Getting U.S. weapons systems like heavy artillery into Ukraine has been a major logistical challenge, with Washington keenly attuned to the risk that Russia could target weapons supply lines into the country. 

Austin also confirmed during the visit that as of Monday, the first tranche of Ukrainian troops being trained to use the artillery will have completed their training in a third country. The U.S. and Ukraine are declining to identify where the training is occurring at that country’s request, the senior defense official said.

Yet, despite the war zone visit and stepped-up U.S. military assistance, Biden’s insistence that U.S. troops won’t be sent to fight in Ukraine or impose a no-fly zone has not softened, officials traveling with Austin said.

“This visit does not portend actual involvement by U.S. forces,” the senior defense official said.

Zelenskyy’s unusual public disclosure Saturday that Austin and Blinken planned to visit had prompted speculation that the trip might have to be called off — and difficult questions about whether the Ukrainian leader had breached the Americans’ trust and potentially jeopardized their safety. 

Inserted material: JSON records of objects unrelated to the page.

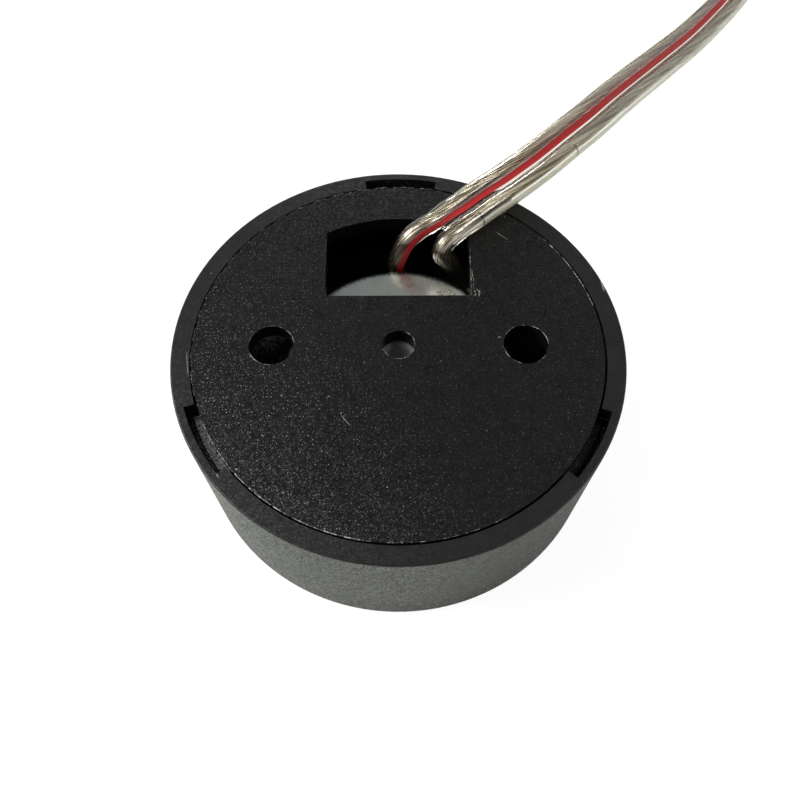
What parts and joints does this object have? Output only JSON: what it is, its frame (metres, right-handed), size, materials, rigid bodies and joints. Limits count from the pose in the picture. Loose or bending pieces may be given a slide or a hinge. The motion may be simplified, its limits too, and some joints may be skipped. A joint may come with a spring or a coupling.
{
  "type": "dome tweeter",
  "caption": "Round surface-mount dome tweeter in a moulded cup with a twist-lock base plate, a perforated front grille and a clear two-core speaker lead.",
  "frame": {"origin": "on the surface that the front rim stands on, on the axis of the cup", "axes": "+Z along the axis of the cup from its front rim to its back rim, +Y from the axis towards the cable window, +X along the row of the screw holes"},
  "size_m": [0.0965, 0.1795, 0.0224],
  "materials": {
    "cup_plastic": "fine spark-eroded black ABS",
    "plate_plastic": "coarser spark-eroded black ABS",
    "front_plastic": "black ABS",
    "grille_steel": "black powder coat",
    "foam": "closed-cell foam",
    "plated_steel": "zinc plated",
    "magnet": "nickel plated",
    "felt": "felt",
    "dome_foil": "formed foil",
    "cloth": "coated cloth",
    "former_film": "polyimide film",
    "copper": "enamelled copper",
    "tinned_brass": "tinned",
    "solder": "bright solder",
    "clear_pvc": "clear PVC over silvery strands, one side with a red stripe",
    "tie_plastic": "plastic-covered tie"
  },
  "bodies": {
    "cup": {"housing": "cup_plastic", "grille": "grille_steel", "bezel": "front_plastic", "face_plate": "front_plastic", "gasket": "foam", "magnet_pot": "plated_steel", "magnet": "magnet", "pole_disc": "plated_steel", "damping_pad": "felt", "surround": "cloth", "tinsel_lead_a": "copper", "tinsel_lead_b": "copper", "tag_a": "tinned_brass", "tag_b": "tinned_brass", "solder_a": "solder", "solder_b": "solder", "core_striped": "clear_pvc", "core_plain": "clear_pvc", "cable": "clear_pvc", "cable_coil": "clear_pvc", "cable_tail": "clear_pvc", "tinned_end_a": "solder", "tinned_end_b": "solder", "coil_tie": "tie_plastic"},
    "plate": {"base_plate": "plate_plastic"},
    "moving_coil": {"dome": "dome_foil", "coil_former": "former_film", "voice_coil": "copper"}
  },
  "joints": [
    {"name": "plate_twist", "type": "hinge", "parent": "cup", "child": "plate", "pos_m": [0, 0, 0.0173], "axis": [0, 0, 1], "range_deg": [-25, 0]},
    {"name": "dome_slide", "type": "slide", "parent": "cup", "child": "moving_coil", "axis": [0, 0, 1], "range_m": [-0.0003, 0.0003], "stiffness_N_per_m": 300, "deforming": ["surround"]}
  ]
}
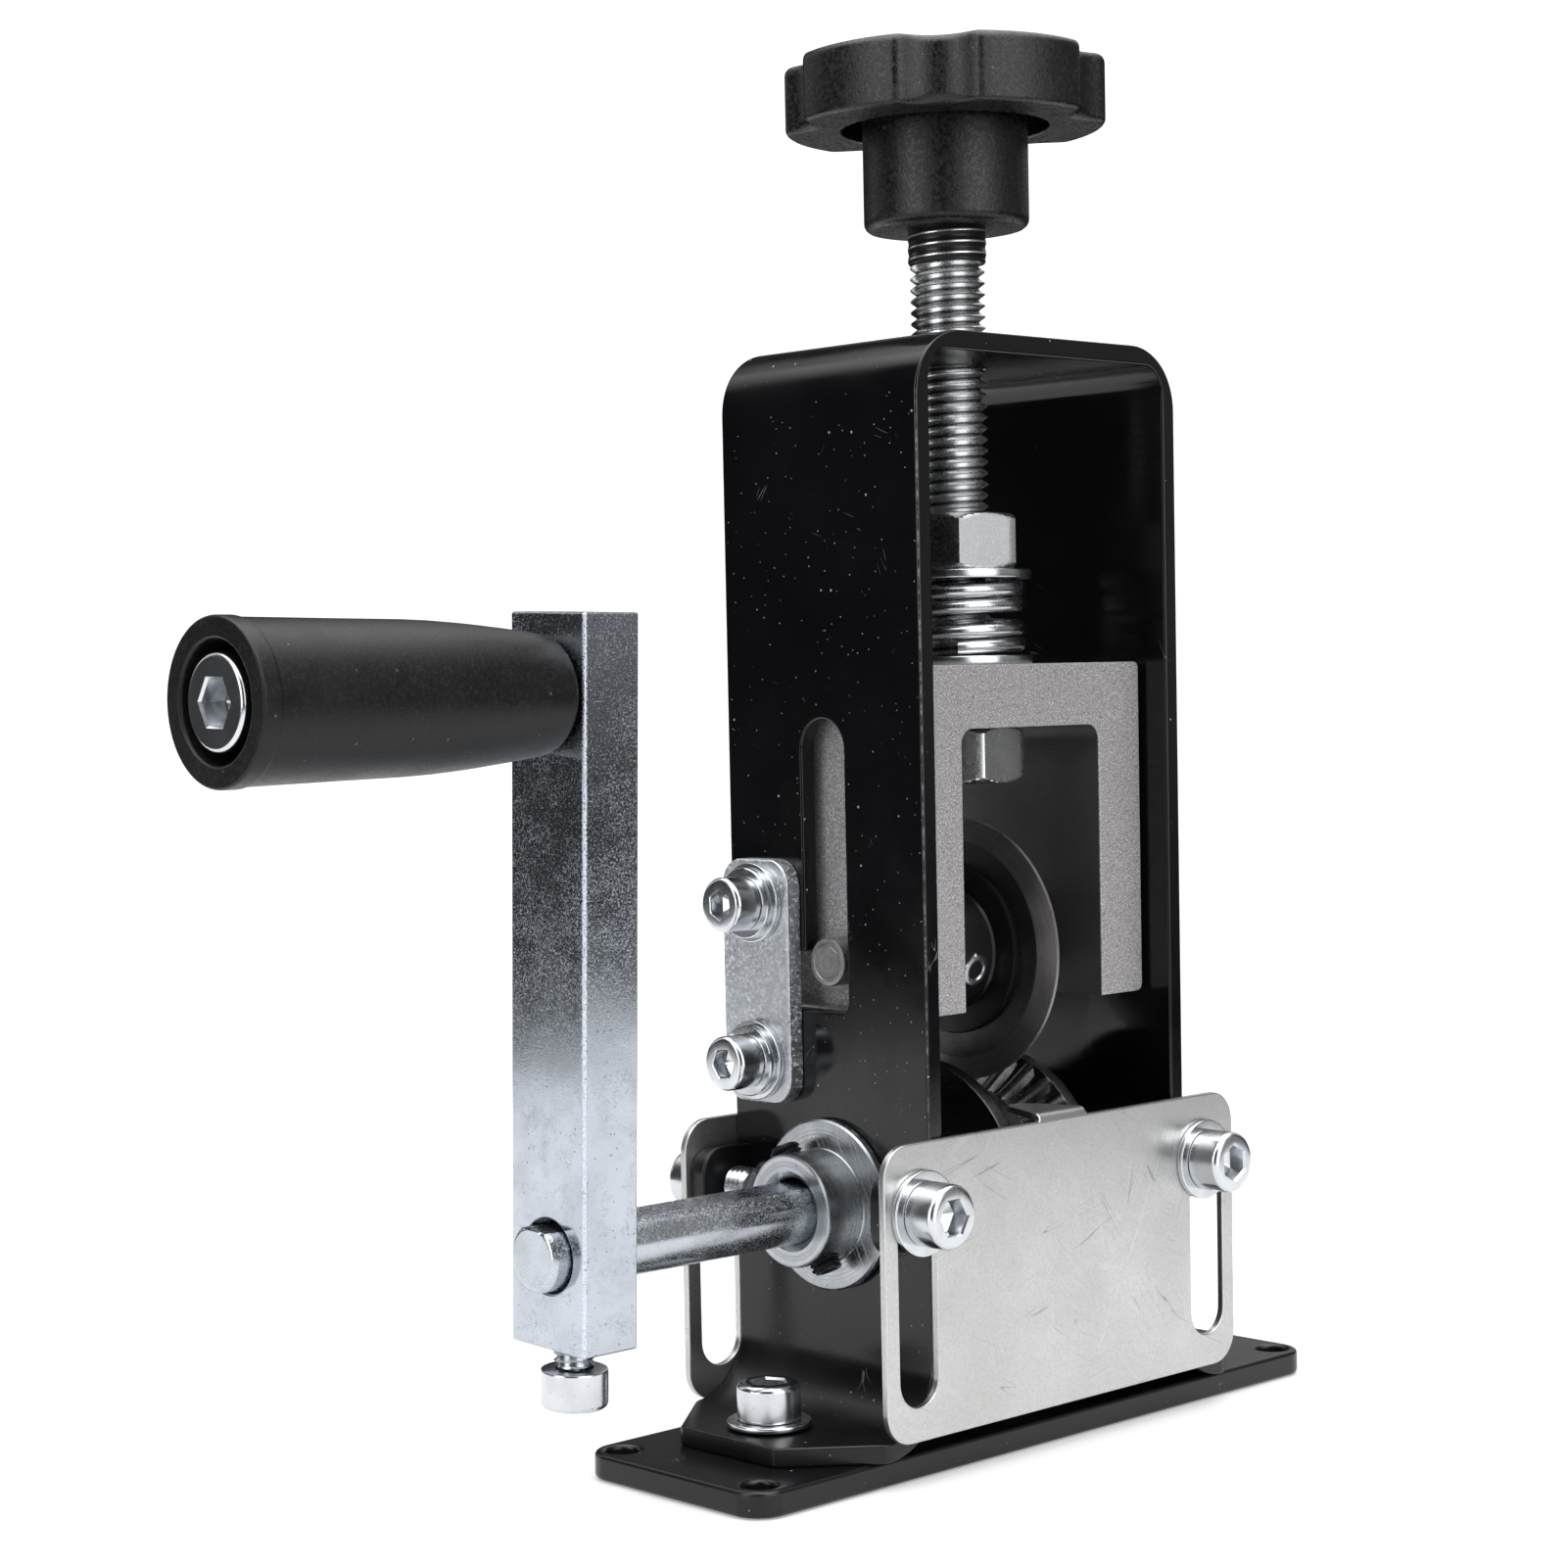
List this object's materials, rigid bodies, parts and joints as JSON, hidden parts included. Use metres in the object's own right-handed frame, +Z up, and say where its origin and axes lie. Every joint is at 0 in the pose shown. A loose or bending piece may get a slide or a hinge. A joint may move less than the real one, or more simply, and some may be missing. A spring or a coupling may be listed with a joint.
{
  "type": "hand crank wire stripper",
  "caption": "Bench-top hand crank wire stripper: a cranked grooved feed roller under a spring-pressed slitting blade in a bent strip frame with a screw-down knob.",
  "frame": {"origin": "middle of the base plate's four-hole pattern, on the plate's underside", "axes": "+X across the frame away from the crank, +Y to the back, +Z up along the pressure screw"},
  "size_m": [0.2065, 0.0578, 0.2169],
  "materials": {
    "frame_paint": "gloss",
    "zinc_steel": "satin",
    "shaft_steel": "satin",
    "roller_steel": "satin",
    "guide_steel": "satin",
    "dark_steel": "satin",
    "blade_steel": "satin",
    "spring_steel": "satin",
    "yoke_metal": "matte",
    "knob_plastic": "matte",
    "grip_rubber": "matte"
  },
  "bodies": {
    "frame": {"base_plate": "frame_paint", "frame_channel": "frame_paint", "foot_screws": "zinc_steel", "foot_washers": "zinc_steel", "left_link_plate": "zinc_steel", "right_link_plate": "zinc_steel", "link_screws": "zinc_steel", "link_washers": "zinc_steel", "link_spring_washers": "zinc_steel", "guide_screws": "zinc_steel", "guide_washers": "zinc_steel"},
    "crank": {"drive_shaft": "shaft_steel", "left_hub": "shaft_steel", "right_hub": "shaft_steel", "hub_grub_screws": "dark_steel", "feed_roller": "roller_steel", "shaft_spacers": "shaft_steel", "crank_arm": "zinc_steel", "arm_clamp_screw": "zinc_steel", "handle_bolt": "zinc_steel"},
    "grip": {"handle_grip": "grip_rubber"},
    "spring_seat": {"upper_washer": "zinc_steel", "pressure_spring": "spring_steel"},
    "screw": {"star_knob": "knob_plastic", "threaded_rod": "zinc_steel", "upper_nut": "zinc_steel", "lower_nut": "zinc_steel"},
    "yoke": {"yoke": "yoke_metal", "lower_washer": "zinc_steel"},
    "blade": {"blade_axle": "shaft_steel", "blade_hub": "dark_steel", "blade_grub_screw": "shaft_steel", "slitting_blade": "blade_steel", "blade_spacers": "dark_steel"},
    "front_guide": {"front_guide_plate": "guide_steel"},
    "rear_guide": {"rear_guide_plate": "guide_steel"}
  },
  "joints": [
    {"name": "crank_turn", "type": "hinge", "parent": "frame", "child": "crank", "pos_m": [0, 0, 0.0392], "axis": [1, 0, 0], "continuous": true},
    {"name": "grip_spin", "type": "hinge", "parent": "crank", "child": "grip", "pos_m": [-0.1, -0.00305, 0.11854], "axis": [1, 0, 0], "continuous": true},
    {"name": "pressure_lift", "type": "slide", "parent": "frame", "child": "spring_seat", "axis": [0, 0, 1], "range_m": [-0.0009, 0.022]},
    {"name": "knob_turn", "type": "hinge", "parent": "spring_seat", "child": "screw", "pos_m": [0, 0, 0.19], "axis": [0, 0, 1], "range_deg": [-186, 4527]},
    {"name": "yoke_float", "type": "slide", "parent": "spring_seat", "child": "yoke", "axis": [0, 0, 1], "range_m": [0, 0.0018], "stiffness_N_per_m": 7000, "deforming": ["pressure_spring"]},
    {"name": "blade_spin", "type": "hinge", "parent": "yoke", "child": "blade", "pos_m": [0, 0, 0.0765], "axis": [1, 0, 0], "continuous": true},
    {"name": "front_guide_slide", "type": "slide", "parent": "frame", "child": "front_guide", "axis": [0, 0, 1], "range_m": [-0.0016, 0.003]},
    {"name": "rear_guide_slide", "type": "slide", "parent": "frame", "child": "rear_guide", "axis": [0, 0, 1], "range_m": [-0.0016, 0.003]}
  ],
  "couplings": [
    {"joint": "knob_turn", "follows": "pressure_lift", "rad_per_m": 3590.4}
  ]
}
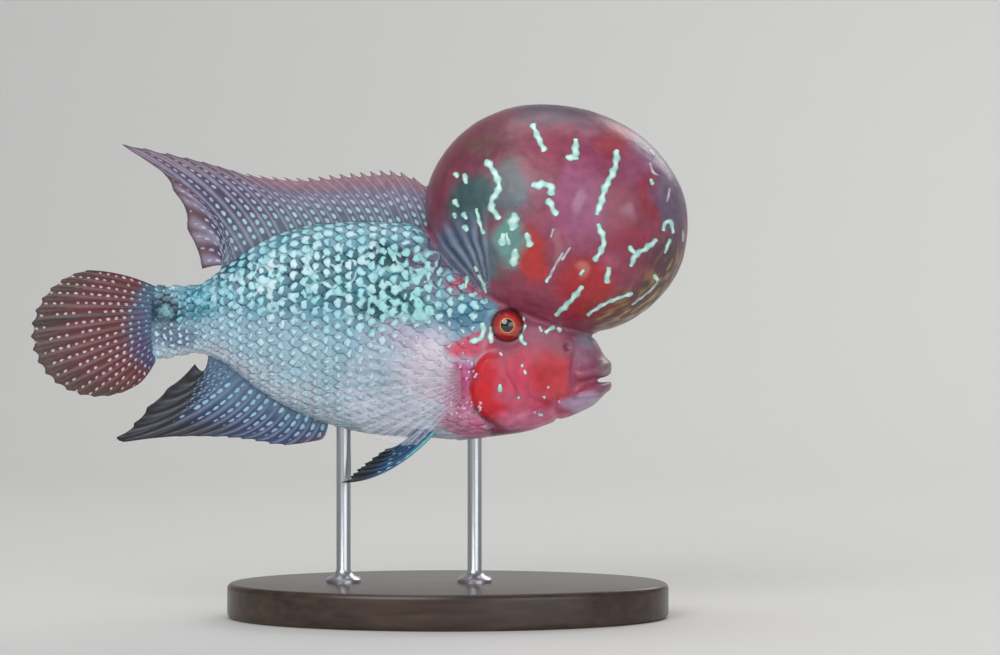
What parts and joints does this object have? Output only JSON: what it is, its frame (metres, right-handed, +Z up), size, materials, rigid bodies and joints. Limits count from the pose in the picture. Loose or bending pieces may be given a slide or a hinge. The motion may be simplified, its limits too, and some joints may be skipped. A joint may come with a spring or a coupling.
{
  "type": "flowerhorn cichlid model on a display stand",
  "caption": "Life-size still model of a short-bodied cichlid fish with a large round nuchal hump, held level by two short rods on a flat oval base.",
  "frame": {"origin": "middle of the underside of the stand's base", "axes": "+X towards the fish's head, +Y towards its left side, +Z up"},
  "size_m": [0.1135, 0.048, 0.0886],
  "materials": {
    "flank": "wet scaled skin, pearl spots on blue grey",
    "hump": "smooth wet skin, mottled dark red",
    "cheek": "smooth wet skin, bright red",
    "lips": "smooth wet skin, pale mauve",
    "fin": "thin wet membrane with raised rays",
    "tail_fin": "thin wet membrane with raised rays, dark red",
    "breast_fin": "thin clear membrane with fine rays",
    "eye": "clear gloss over a red iris and a black pupil",
    "wood": "dark satin lacquer",
    "steel": "fine brushed"
  },
  "bodies": {
    "root": {"trunk": "flank", "tail_stalk": "flank", "head": "cheek", "nuchal_hump": "hump", "upper_jaw": "lips", "lower_jaw": "lips", "gill_cover_left": "cheek", "gill_cover_right": "cheek", "eye_left": "eye", "eye_right": "eye", "dorsal_fin": "fin", "anal_fin": "fin", "caudal_fin": "tail_fin", "pectoral_fin_left": "breast_fin", "pectoral_fin_right": "breast_fin", "pelvic_fin_left": "fin", "pelvic_fin_right": "fin", "stand_base": "wood", "stand_rod_1": "steel", "stand_rod_2": "steel"}
  },
  "joints": []
}
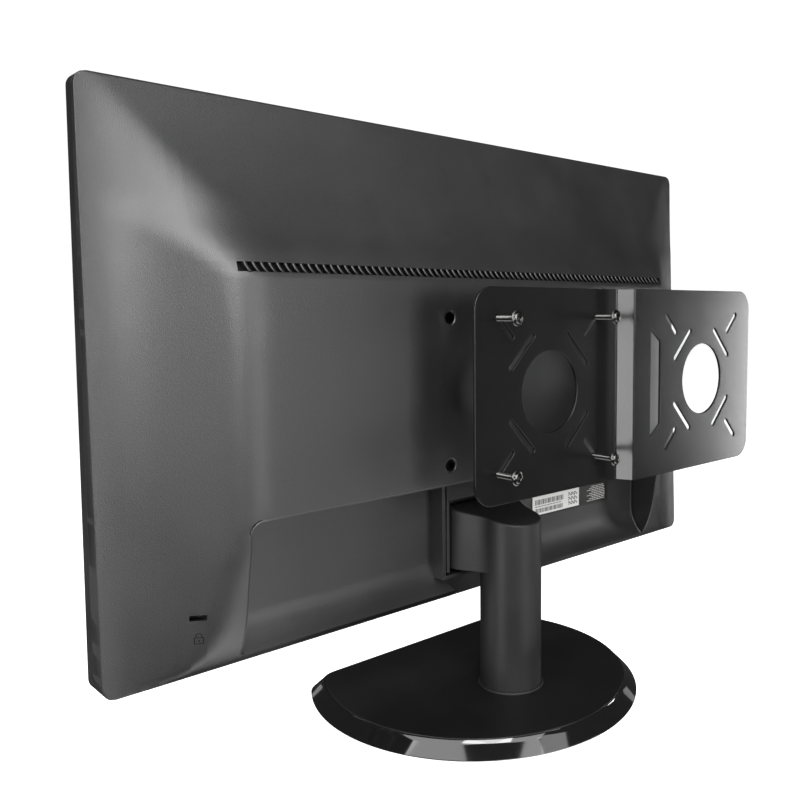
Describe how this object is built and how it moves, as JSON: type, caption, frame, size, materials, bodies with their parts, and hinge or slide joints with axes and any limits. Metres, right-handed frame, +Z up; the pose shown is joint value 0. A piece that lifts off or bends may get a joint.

But officials traveling with the secretaries downplayed any U.S. consternation about the giveaway, with a defense official saying the U.S. had planned for the possibility that word of the trip could leak in advance.

“You know, it’s his country,” the senior State Department official said Sunday of Zelenskyy. “It didn’t change anything about our commitment to go there today and to share what we have to say.”

As Austin and Blinken were making their way back out of Ukraine, Zelenskyy thanked the Biden administration and the American people on Twitter for their support, calling the U.S.-Ukraine relationship “stronger than ever.”

In recent days, Zelenskyy has said he both expects and hopes that Biden will personally visit, although he acknowledged that might not be possible until the security situation improves. Biden, who traveled to Ukraine multiple times as senator and vice president, has told reporters he wants to go back as soon as possible.